*Objective:* Lift out each line of the data that holds "scene".

*Dataset content:*
= = = = =

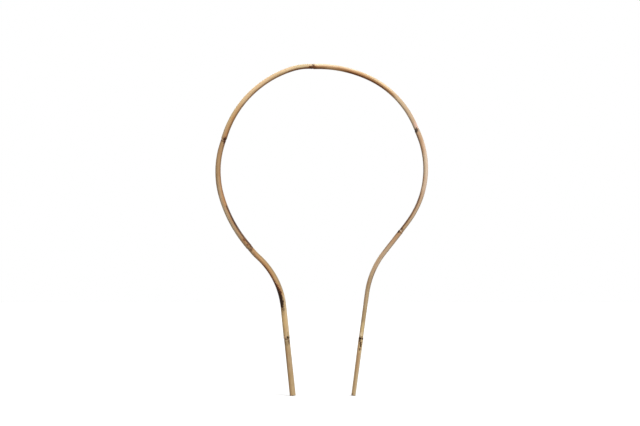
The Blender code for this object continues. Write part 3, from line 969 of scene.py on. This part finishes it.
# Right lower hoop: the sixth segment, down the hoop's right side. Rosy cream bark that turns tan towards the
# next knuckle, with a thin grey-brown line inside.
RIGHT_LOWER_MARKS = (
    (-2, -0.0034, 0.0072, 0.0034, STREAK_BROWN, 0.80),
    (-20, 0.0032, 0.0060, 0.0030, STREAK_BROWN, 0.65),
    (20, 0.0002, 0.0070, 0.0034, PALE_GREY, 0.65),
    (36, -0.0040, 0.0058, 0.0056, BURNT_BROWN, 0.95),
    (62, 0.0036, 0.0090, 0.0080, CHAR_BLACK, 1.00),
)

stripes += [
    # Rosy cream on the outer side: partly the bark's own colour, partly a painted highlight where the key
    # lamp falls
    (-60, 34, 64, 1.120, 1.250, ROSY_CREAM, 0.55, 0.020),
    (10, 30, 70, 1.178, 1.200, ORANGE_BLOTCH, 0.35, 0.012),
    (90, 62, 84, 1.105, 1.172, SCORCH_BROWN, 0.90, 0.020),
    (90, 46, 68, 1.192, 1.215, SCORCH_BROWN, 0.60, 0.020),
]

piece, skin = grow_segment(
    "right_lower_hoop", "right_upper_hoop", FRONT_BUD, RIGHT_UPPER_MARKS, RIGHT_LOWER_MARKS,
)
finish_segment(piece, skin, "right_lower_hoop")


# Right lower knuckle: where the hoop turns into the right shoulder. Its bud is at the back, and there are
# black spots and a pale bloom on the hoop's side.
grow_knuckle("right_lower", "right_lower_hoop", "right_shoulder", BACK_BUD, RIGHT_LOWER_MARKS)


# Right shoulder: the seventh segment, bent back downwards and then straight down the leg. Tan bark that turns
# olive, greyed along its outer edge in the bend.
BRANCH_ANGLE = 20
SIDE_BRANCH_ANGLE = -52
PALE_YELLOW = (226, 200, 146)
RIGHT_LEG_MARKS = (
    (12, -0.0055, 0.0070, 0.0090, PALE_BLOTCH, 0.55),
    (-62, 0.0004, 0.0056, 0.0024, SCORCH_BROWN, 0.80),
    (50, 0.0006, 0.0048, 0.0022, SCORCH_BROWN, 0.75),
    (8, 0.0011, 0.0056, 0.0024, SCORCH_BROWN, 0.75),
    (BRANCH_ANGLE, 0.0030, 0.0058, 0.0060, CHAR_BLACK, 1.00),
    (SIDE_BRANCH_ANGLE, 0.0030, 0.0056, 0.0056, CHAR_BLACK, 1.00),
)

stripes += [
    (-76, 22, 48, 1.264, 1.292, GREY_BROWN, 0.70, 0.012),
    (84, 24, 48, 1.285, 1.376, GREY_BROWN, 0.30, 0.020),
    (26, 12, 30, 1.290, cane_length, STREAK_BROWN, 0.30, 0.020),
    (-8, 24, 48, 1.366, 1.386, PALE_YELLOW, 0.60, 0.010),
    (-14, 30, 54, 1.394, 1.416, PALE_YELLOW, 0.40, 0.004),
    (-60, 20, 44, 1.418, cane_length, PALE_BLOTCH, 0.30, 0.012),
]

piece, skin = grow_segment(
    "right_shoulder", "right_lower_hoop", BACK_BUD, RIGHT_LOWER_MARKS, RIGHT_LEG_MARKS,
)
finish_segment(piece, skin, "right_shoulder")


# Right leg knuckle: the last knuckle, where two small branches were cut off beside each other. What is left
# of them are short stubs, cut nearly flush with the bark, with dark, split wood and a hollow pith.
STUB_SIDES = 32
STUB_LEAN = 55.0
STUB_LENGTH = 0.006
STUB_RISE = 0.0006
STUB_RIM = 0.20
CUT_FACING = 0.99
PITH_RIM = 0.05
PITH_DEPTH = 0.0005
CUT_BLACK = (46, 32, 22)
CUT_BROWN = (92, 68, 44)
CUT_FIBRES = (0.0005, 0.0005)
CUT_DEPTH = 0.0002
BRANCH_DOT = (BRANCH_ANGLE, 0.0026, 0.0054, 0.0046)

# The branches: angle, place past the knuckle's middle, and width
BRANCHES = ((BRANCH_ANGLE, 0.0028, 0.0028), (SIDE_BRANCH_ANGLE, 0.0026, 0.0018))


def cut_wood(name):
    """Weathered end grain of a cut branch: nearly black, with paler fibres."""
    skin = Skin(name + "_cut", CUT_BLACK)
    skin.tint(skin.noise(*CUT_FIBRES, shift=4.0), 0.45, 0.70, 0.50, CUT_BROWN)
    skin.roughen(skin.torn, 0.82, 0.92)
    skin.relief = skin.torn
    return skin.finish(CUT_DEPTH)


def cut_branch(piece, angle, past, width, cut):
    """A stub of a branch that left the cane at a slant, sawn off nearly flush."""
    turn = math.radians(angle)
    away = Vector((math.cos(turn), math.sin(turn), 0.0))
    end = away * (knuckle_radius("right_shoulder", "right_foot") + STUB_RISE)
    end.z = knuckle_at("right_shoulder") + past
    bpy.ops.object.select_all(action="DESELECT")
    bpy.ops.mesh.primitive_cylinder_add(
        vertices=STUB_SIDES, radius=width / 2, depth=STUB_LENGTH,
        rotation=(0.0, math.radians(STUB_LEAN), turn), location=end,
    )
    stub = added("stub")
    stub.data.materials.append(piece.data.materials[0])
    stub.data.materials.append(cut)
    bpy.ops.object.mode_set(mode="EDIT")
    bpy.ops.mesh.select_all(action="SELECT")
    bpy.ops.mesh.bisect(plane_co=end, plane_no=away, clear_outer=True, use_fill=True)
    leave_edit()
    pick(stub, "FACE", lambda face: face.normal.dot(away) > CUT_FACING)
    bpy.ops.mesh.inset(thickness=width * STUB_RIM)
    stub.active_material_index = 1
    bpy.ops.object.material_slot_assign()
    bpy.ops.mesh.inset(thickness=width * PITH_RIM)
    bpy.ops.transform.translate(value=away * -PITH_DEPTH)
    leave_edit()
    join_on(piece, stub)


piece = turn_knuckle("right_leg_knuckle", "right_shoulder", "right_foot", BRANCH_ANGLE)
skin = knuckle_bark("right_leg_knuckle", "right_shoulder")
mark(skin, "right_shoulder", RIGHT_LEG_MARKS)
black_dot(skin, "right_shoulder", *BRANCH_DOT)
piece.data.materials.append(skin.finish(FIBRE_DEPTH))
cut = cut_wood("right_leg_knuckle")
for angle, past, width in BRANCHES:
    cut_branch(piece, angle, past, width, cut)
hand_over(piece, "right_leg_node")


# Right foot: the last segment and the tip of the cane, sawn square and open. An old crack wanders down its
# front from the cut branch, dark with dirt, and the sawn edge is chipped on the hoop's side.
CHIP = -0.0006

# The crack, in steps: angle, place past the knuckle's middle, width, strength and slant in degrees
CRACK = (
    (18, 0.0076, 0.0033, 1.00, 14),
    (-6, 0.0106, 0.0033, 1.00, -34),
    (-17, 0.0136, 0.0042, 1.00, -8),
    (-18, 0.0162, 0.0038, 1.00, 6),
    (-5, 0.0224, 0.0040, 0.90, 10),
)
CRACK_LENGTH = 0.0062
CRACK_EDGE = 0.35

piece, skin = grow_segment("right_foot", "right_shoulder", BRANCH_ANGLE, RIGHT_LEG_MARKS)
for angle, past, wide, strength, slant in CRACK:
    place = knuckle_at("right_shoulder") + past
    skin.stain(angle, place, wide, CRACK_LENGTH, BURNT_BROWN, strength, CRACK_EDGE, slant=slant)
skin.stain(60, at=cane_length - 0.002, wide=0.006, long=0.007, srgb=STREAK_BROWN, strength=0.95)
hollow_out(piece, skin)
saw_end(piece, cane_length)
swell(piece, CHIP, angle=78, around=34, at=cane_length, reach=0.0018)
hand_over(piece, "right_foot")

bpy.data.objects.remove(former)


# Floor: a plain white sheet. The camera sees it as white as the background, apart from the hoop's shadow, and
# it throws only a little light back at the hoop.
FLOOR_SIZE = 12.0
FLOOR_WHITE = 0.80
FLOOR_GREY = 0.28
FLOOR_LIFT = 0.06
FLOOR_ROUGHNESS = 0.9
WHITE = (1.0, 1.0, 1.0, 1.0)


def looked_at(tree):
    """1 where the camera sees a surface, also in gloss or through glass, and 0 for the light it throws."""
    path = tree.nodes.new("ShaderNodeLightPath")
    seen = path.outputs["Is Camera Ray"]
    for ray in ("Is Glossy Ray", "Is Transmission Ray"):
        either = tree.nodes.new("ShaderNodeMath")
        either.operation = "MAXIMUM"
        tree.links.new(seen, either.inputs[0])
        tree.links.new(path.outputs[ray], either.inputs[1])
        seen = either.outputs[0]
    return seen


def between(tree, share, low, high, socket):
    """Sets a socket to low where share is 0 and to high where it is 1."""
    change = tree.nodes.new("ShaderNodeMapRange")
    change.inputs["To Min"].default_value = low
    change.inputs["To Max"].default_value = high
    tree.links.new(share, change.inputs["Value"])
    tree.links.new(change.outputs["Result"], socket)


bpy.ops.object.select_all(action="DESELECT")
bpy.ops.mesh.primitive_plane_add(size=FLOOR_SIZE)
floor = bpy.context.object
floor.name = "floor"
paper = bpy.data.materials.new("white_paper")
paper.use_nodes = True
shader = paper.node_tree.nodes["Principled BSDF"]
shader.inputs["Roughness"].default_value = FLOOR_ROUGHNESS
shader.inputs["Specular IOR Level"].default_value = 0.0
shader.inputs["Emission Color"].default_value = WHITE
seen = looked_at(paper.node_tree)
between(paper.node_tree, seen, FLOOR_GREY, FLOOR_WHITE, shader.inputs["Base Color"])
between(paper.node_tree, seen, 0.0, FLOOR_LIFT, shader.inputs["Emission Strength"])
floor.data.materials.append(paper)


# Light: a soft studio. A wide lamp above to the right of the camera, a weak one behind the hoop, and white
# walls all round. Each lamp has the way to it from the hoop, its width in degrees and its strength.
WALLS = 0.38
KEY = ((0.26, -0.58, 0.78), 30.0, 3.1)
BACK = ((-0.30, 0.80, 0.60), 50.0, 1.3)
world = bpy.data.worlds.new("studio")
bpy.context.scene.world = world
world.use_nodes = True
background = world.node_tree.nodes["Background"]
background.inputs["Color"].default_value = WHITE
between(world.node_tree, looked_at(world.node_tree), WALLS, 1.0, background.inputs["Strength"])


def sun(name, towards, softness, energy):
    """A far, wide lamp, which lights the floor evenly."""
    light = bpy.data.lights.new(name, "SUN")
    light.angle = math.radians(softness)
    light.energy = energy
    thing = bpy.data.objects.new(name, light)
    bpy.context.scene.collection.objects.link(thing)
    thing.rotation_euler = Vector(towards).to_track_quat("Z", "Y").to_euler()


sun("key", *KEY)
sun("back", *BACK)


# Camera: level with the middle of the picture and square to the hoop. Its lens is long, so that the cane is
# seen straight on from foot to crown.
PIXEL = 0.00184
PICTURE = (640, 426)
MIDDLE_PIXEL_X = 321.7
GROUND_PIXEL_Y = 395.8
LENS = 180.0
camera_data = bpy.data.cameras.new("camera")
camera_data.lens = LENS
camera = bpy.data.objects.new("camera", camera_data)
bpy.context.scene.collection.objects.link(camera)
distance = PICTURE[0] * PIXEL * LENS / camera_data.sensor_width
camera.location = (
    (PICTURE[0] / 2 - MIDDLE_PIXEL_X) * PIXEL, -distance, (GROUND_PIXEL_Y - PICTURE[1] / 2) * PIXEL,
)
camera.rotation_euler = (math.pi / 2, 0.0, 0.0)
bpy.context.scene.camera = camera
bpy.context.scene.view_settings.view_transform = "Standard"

= = = = =

*Answer below:*
The Blender code for this object continues. Write part 3, from line 969 of scene.py on. This part finishes it.
bpy.context.scene.world = world
    bpy.context.scene.collection.objects.link(thing)
bpy.context.scene.collection.objects.link(camera)
bpy.context.scene.camera = camera
bpy.context.scene.view_settings.view_transform = "Standard"